Quote the listing below word for word, stopping after the line that contains "its mating face.".

------------------------------------------------

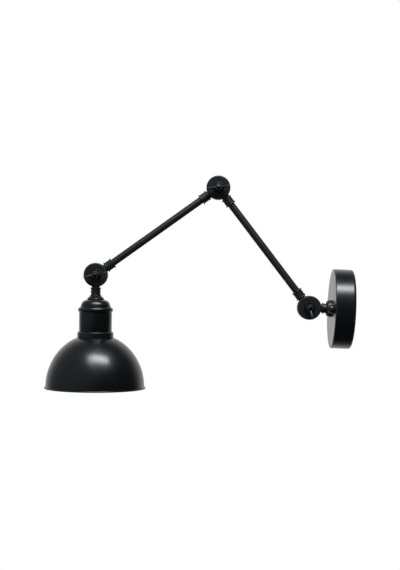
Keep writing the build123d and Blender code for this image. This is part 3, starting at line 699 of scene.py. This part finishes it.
# %% [markdown]
# ## Swivels
# Each swivel is two castings face to face. A casting is a thick disc with a rounded rim, and a
# collar with two thin lips on a short neck. The neck's foot runs into its own disc on one side, and
# on the other it is cut to a hollow that follows the other disc's rim. That cut is why the neck is a
# function of two numbers: where a point of its foot lies on the far side, its height follows
# sqrt(R^2 - x^2), the other disc's circle.

# %% Castings
DISC_R, RIM_ROUND = 18.2, 1.5
HALF_GAP, HALF_THICK = 0.5, 7.5
BOSS_R, CHAMBER_R, CHAMBER_DEPTH = 8.0, 13.6, 5.0
SCREW_HOLE_R, HEAD_SEAT_R, HEAD_SEAT = 3.05, 6.5, 3.0
NECK_R, NECK_START, COLLAR_START = 6.15, 15.5, 19.3
COLLAR_R, LIP_THICK = 7.3, 1.5
FOOT_ROWS, FOOT_EASE = 14, 0.9
SWEEP_R = DISC_R + 0.5


def casting_disc(has_head_seat):
    """Bored disc with a ring-shaped wire chamber in its mating face.

    Its outline's heights are distances from the swivel's middle plane.
    """
    outer = HALF_GAP + HALF_THICK
    floor = HALF_GAP + CHAMBER_DEPTH
    corners = [(SCREW_HOLE_R, HALF_GAP), (BOSS_R, HALF_GAP), (BOSS_R, floor), (CHAMBER_R, floor),
               (CHAMBER_R, HALF_GAP), (DISC_R, HALF_GAP), (DISC_R, outer)]
    radii = [0, 0.3, 0.8, 0.8, 0.3, 0.4, RIM_ROUND]
    if has_head_seat:
        corners += [(HEAD_SEAT_R, outer), (HEAD_SEAT_R, outer - HEAD_SEAT),
                    (SCREW_HOLE_R, outer - HEAD_SEAT)]
        radii += [0.4, 0.3, 0]
    else:
        corners += [(SCREW_HOLE_R, outer)]
        radii += [0.3]
    return turned(round_outline(corners, radii, steps=6), 128)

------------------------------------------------

| Written response |
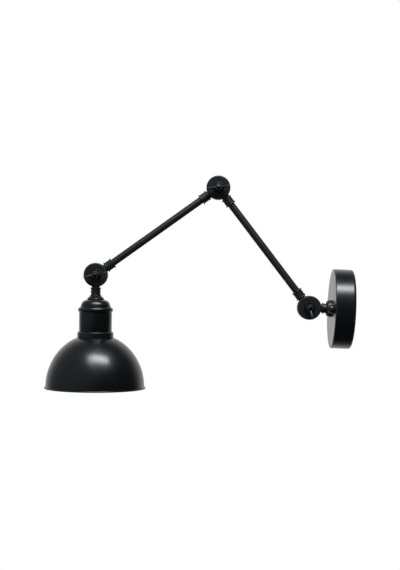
Keep writing the build123d and Blender code for this image. This is part 3, starting at line 699 of scene.py. This part finishes it.
# %% [markdown]
# ## Swivels
# Each swivel is two castings face to face. A casting is a thick disc with a rounded rim, and a
# collar with two thin lips on a short neck. The neck's foot runs into its own disc on one side, and
# on the other it is cut to a hollow that follows the other disc's rim. That cut is why the neck is a
# function of two numbers: where a point of its foot lies on the far side, its height follows
# sqrt(R^2 - x^2), the other disc's circle.

# %% Castings
DISC_R, RIM_ROUND = 18.2, 1.5
HALF_GAP, HALF_THICK = 0.5, 7.5
BOSS_R, CHAMBER_R, CHAMBER_DEPTH = 8.0, 13.6, 5.0
SCREW_HOLE_R, HEAD_SEAT_R, HEAD_SEAT = 3.05, 6.5, 3.0
NECK_R, NECK_START, COLLAR_START = 6.15, 15.5, 19.3
COLLAR_R, LIP_THICK = 7.3, 1.5
FOOT_ROWS, FOOT_EASE = 14, 0.9
SWEEP_R = DISC_R + 0.5


def casting_disc(has_head_seat):
    """Bored disc with a ring-shaped wire chamber in its mating face.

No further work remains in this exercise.